Our new Buckfast queen with attendants in her cage which came through the post

What the unusual weather this summer has done is produced a bumper blackberry harvest. Brambles have spread through are young woodlands after larches had to be removed because of larch disease and although being a nuisance to access parts of the newly planted woodland they have been a boon for the bees when they are flowering and birds, especially warblers, for both ground nesting cover and for blackbirds and thrushes for the berries. As most of our woodland is newly planted we thought it would be good to do a baseline survey of flora and a bird count so that we can see the change over time as the trees and shrubs grow. Will bramble and bracken dominate and shade out other plants from growing? Will we need to control them in our woods as we do in our meadows? These are questions a baseline survey can address. We have been recording flora in 5m square plots on a fixed transect and marked these on a map with coordinates although a cleverer person would be using GPS these days.

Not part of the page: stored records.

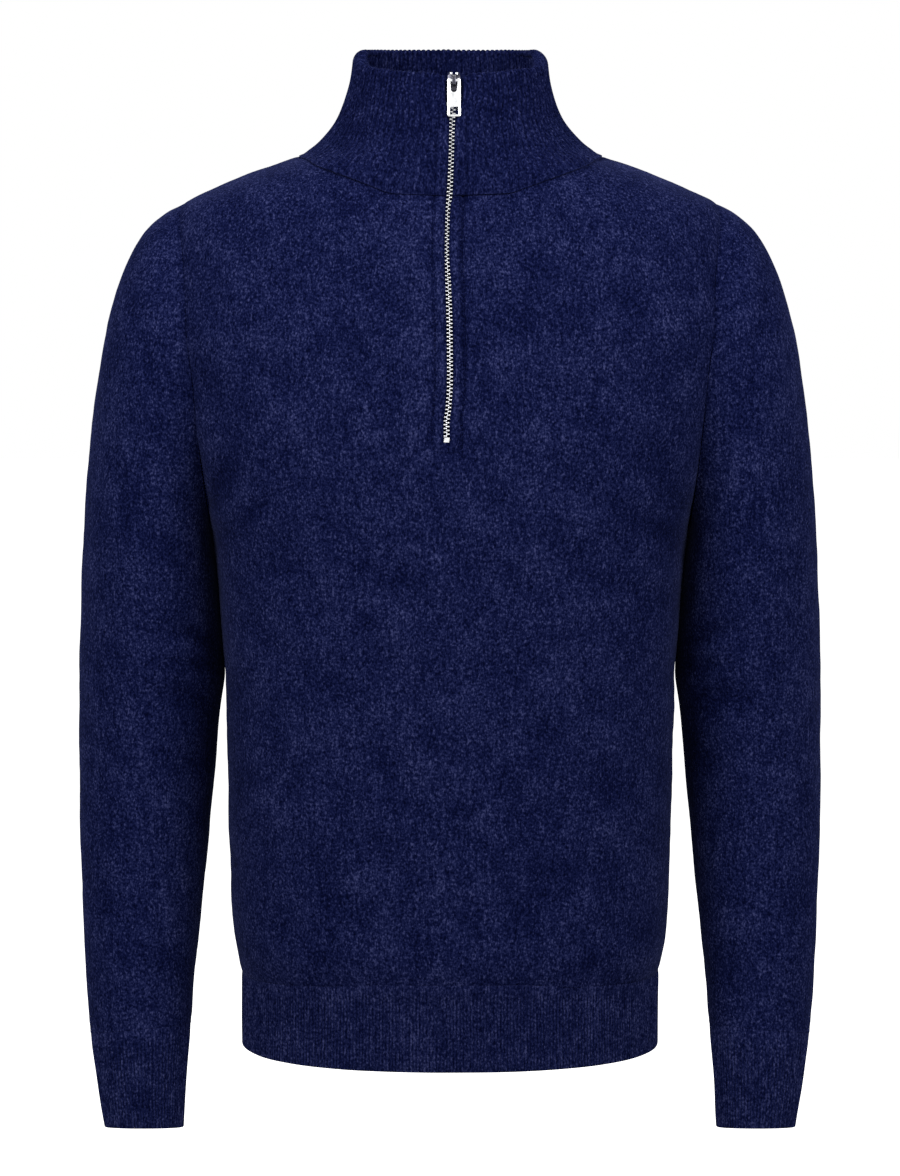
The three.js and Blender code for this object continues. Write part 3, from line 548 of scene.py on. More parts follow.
NAVY_SHADES = [
    (0.37, (0.0011, 0.0018, 0.0110)),
    (0.44, (0.0022, 0.0034, 0.0210)),
    (0.50, (0.0045, 0.0066, 0.0335)),
    (0.56, (0.0108, 0.0142, 0.0550)),
    (0.64, (0.0330, 0.0380, 0.1050)),
]
felted_navy = felted_wool("felted_navy_lambswool", NAVY_SHADES, 2.6, 0.12)

# The row of stitches that holds the zip: how far it stands from the zip's line, its lowest point, and how
# round its corners are.
ZIP_STITCHES = {"offset": 10.6, "bottom": -209.6, "corner": 6}

FRONT_CREASES = table(
    "across along heading length width bow rise",
    [
        (-163, -232, 62, 46, 9, 6, -1.5),
        (-150, -262, 40, 52, 8, -7, -1.1),
        (-139, -300, 22, 40, 9, -5, -0.8),
        (160, -238, 118, 44, 9, -6, -1.4),
        (149, -270, 141, 50, 8, 7, -1.2),
        (137, -312, 160, 36, 8, 5, -0.7),
        (-88, -548, 86, 52, 13, 3, -0.9),
        (-22, -566, 94, 34, 10, -3, -0.6),
        (57, -541, 82, 58, 14, 4, -0.9),
        (118, -560, 97, 38, 10, -3, -0.7),
        (-60, -90, 150, 60, 16, 6, -0.5),
        (-23, -125, 92, 84, 9, 2, 0.9),
        (70, -95, 28, 56, 15, -6, -0.5),
    ],
)
BACK_CREASES = table(
    "across along heading length width bow rise",
    [
        (-158, -240, 60, 48, 9, 6, -1.4),
        (-143, -281, 36, 50, 9, -6, -1.1),
        (157, -236, 121, 50, 9, -6, -1.5),
        (141, -285, 146, 44, 8, 6, -1.0),
        (-20, -512, 2, 96, 13, 9, -1.1),
        (26, -545, -4, 84, 11, 7, -0.8),
        (-78, -558, 88, 36, 11, 3, -0.7),
        (84, -552, 95, 42, 12, -4, -0.8),
        (-48, -82, 166, 66, 16, 5, -0.6),
        (55, -86, 14, 62, 15, -5, -0.6),
    ],
)


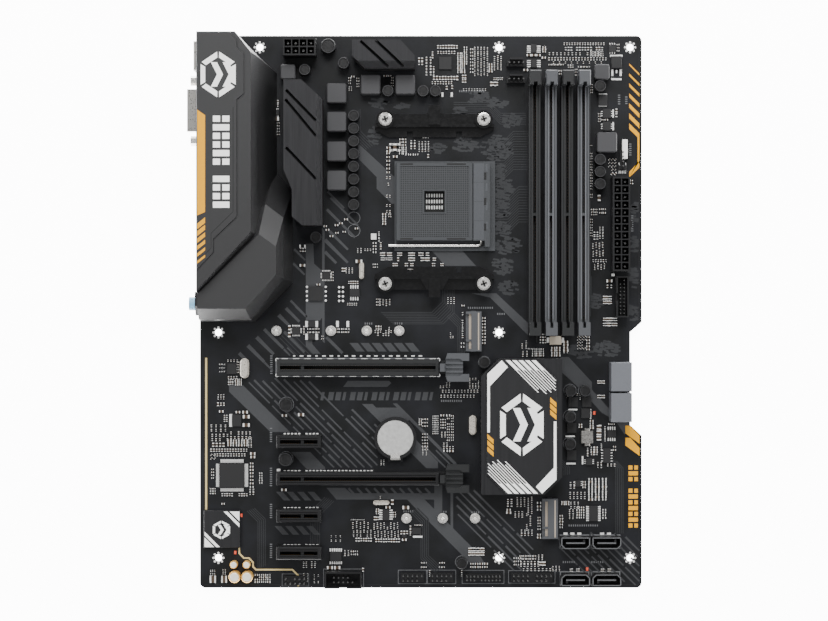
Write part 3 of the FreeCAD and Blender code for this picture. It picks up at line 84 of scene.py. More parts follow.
# ---- camera, floor and light -----------------------------------------------------------------------------
def make_stage():
    """A camera straight above the board, a pale floor under it and soft light from the processor side."""
    camera = bpy.data.cameras.new("camera")
    camera.sensor_width = 36.0
    camera.lens = camera_lens
    camera.clip_start = 0.05
    camera.clip_end = 10.0
    seen_from = bpy.data.objects.new("camera", camera)
    seen_from.location = corner + Vector(camera_place) * MM
    bpy.context.scene.collection.objects.link(seen_from)
    bpy.context.scene.camera = seen_from

    floor = Lot("floor", floor_paint())
    floor.prism(rectangle(board_width / 2, board_length / 2, 6000, 6000), board_floor - 20, board_floor)
    made = floor.make(None)

    world = bpy.data.worlds.new("sky")
    world.use_nodes = True
    background = world.node_tree.nodes["Background"]
    background.inputs["Color"].default_value = (1.0, 1.0, 1.0, 1.0)
    background.inputs["Strength"].default_value = sky_strength
    bpy.context.scene.world = world
    for name, place, size, power in (
            ("key", (120, 1150, 1000), 1.0, 32.0), ("fill", (-950, 120, 900), 1.1, 13.0),
            ("side", (1250, 200, 850), 1.1, 13.0), ("low", (120, -950, 900), 1.0, 8.0)):
        light = bpy.data.lights.new(name, "AREA")
        light.shape = "DISK"
        light.size = size
        light.energy = power
        lamp = bpy.data.objects.new(name, light)
        lamp.location = corner + Vector(place) * MM
        aim = corner + Vector((board_width / 2, board_length / 2, 0)) * MM - lamp.location
        lamp.rotation_euler = aim.to_track_quat("-Z", "Y").to_euler()
        bpy.context.scene.collection.objects.link(lamp)


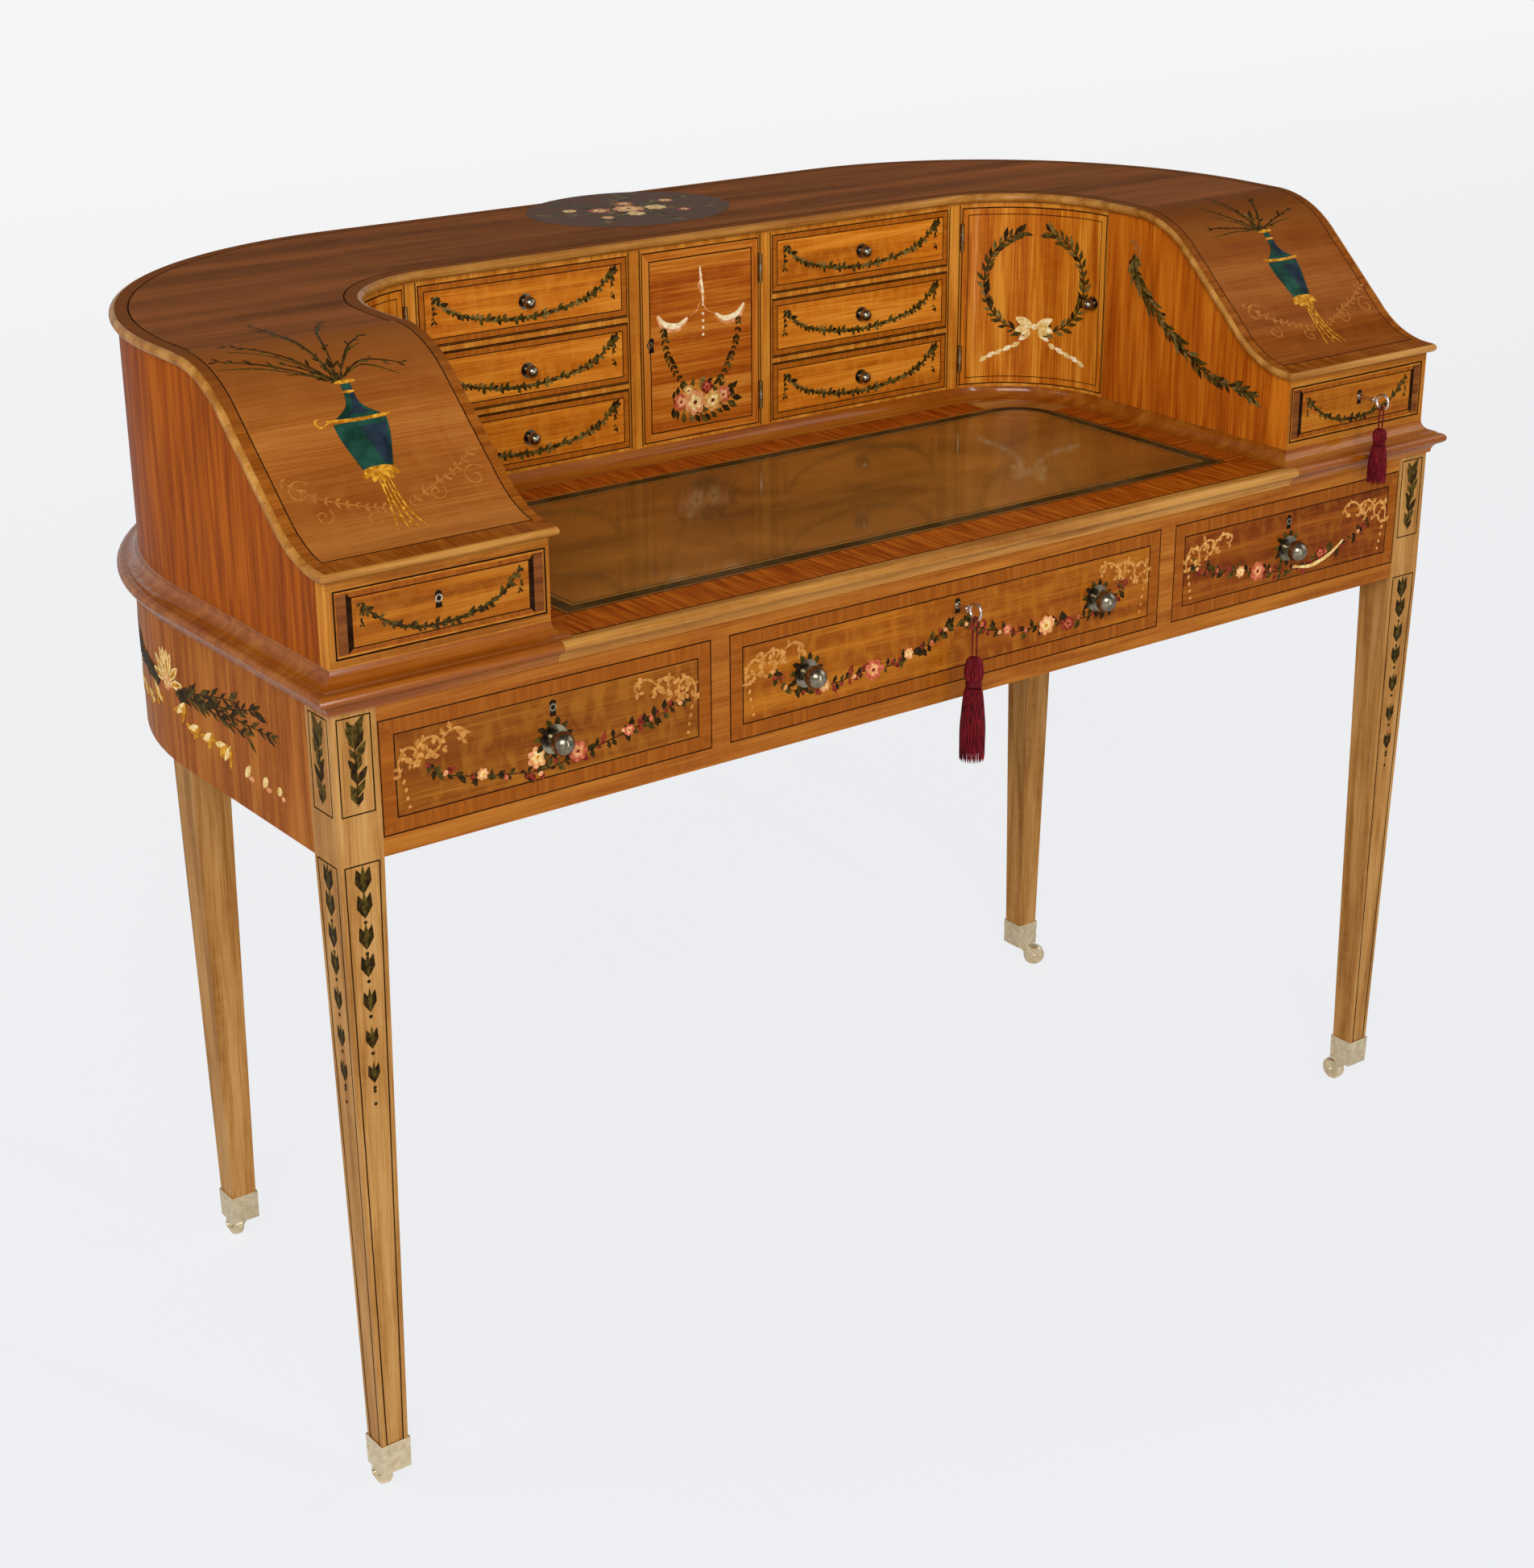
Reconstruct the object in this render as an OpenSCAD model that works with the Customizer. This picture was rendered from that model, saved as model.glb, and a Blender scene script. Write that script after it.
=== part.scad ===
// Carlton house desk: a D-shaped writing table with a gallery of drawers and doors
// that sweeps round three sides and falls in an S curve to a small drawer on each wing.
// Lengths are millimetres. X runs along the front, Y to the back, Z up from the floor.

/* [Overall] */
// Width over the table moulding
desk_w = 1320; // [1260:1:1400]
// Depth over the table moulding
desk_d = 648; // [630:1:700]
// Height to the flat of the gallery top
desk_h = 993; // [980:1:1010]
// Height of the writing table
table_h = 770; // [755:1:775]
// Length of each straight side, in front of the rounded back corner
side_l = 288; // [280:1:310]

/* [Table] */
// Thickness of the table top
top_t = 20; // [18:1:24]
// Thickness of the board under the top
bed_t = 12; // [8:1:14]
// How far the table moulding stands out from the top board
mould_out = 12; // [10:1:14]
// Radius of the table moulding's nose
mould_nose = 5; // [4:0.5:6]
// Width of the foot of the hollow under that nose
mould_foot = 1; // [1:0.5:2]
// How far the frieze is set back from the moulding
frieze_set = 14; // [12:1:18]

/* [Writing slide] */
// How far the writing slide pulls out
slide_travel = 200; // [120:10:240]
// Rim of the table top behind the writing slide
slide_rim = 36; // [32:1:60]
// Height of the tongue on each side of the slide
tongue_h = 6; // [4:1:8]
// How far the tongue reaches into the table top
tongue_out = 6; // [4:1:8]
// Distance from the side of the writing well to the leather
leather_side = 42; // [30:1:60]
// Distance from the moulding to the leather
leather_front = 62; // [50:1:80]
// Distance from the leather to the gallery's face
leather_rear = 49; // [40:1:80]
// Thickness of the leather
leather_t = 1.3; // [1:0.1:2]
// Radius of the leather's back corners
leather_r = 50; // [20:1:70]

/* [Frieze] */
// Height of the frieze
frieze_h = 131; // [120:1:140]
// Thickness of the curved side and back boards
apron_t = 16; // [12:1:18]
// Thickness of the front rails and muntins
rail_t = 20; // [16:1:24]
// Height of the rail under the frieze drawers
low_rail_h = 16.5; // [12:0.5:20]
// Height of the rail over the frieze drawers
high_rail_h = 14; // [12:0.5:16]
// Half width of the middle drawer's opening
bay_half = 260; // [240:1:280]
// Width of each muntin
muntin_w = 19; // [16:1:24]
// Thickness of the division behind each muntin
division_t = 15; // [12:1:16]
// Width of the ledge that a drawer runs on
ledge_w = 9; // [6:1:12]

/* [Legs] */
// Width of a leg at the top
leg_w = 41; // [38:1:44]
// Width of a leg at the foot
leg_foot_w = 25; // [22:1:28]
// Height of the foot of the wood above the floor
leg_z0 = 34; // [32:1:38]
// Angle round the back corner at which the back legs stand
back_leg_angle = 42; // [38:1:46]
// How far the back legs stay inside the frieze's face
back_leg_in = 1; // [0.5:0.5:6]
// Width of the post on each back leg, inside the frieze
post_w = 30; // [24:1:30]

/* [Castors] */
// Wall of the brass cup
cup_t = 1.5; // [1:0.1:2]
// Height of the cup's rim above the floor
cup_z1 = 60; // [55:1:70]
// Thickness of the cup's floor
cup_floor = 4; // [3:0.5:5]
// Radius of the castor wheel
wheel_r = 12.5; // [11:0.5:13]
// Width of the castor wheel
wheel_w = 11; // [9:0.5:12]
// Distance from the swivel pin to the axle
trail = 18; // [14:1:20]
// Radius of the axle
axle_r = 2; // [1.5:0.1:2.5]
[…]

We have been happy with tree and shrub sapling growth this year although at the end of the June drought we were worried we had lost many. Most, however, seem to have rallied in July and have since put on a lot of growth. The other plant that has put on a lot of growth is bracken. We roll or bash it every year along the edges of the meadows and around young trees but this year it has grown as if on steroids. And of course along with bracken come ticks. In future we may have to bash it more than once or it will take over as it has done on most of the fells of the Lake District. Having 'structural heterogenity' as Isabella Tree describes it in her new book 'Wilding' is a necessary thing for species diversity within habitats. It is certainly preferable to a monoculture of bracken or for that matter bramble taking over our fields and woodlands. Here in the Lakes 'wilding' requires some interference if one is aiming for biodiversity.

Waste high bracken which dominates the fells of the Lake District

Breaking news! We have just had a window of four days of dryish weather so we cut, dried and baled our flower rich meadow hay for the winter. We borrowed another hand baler from a neighbour and managed to make 139 bales on Thursday just before the rain set in. What a relief!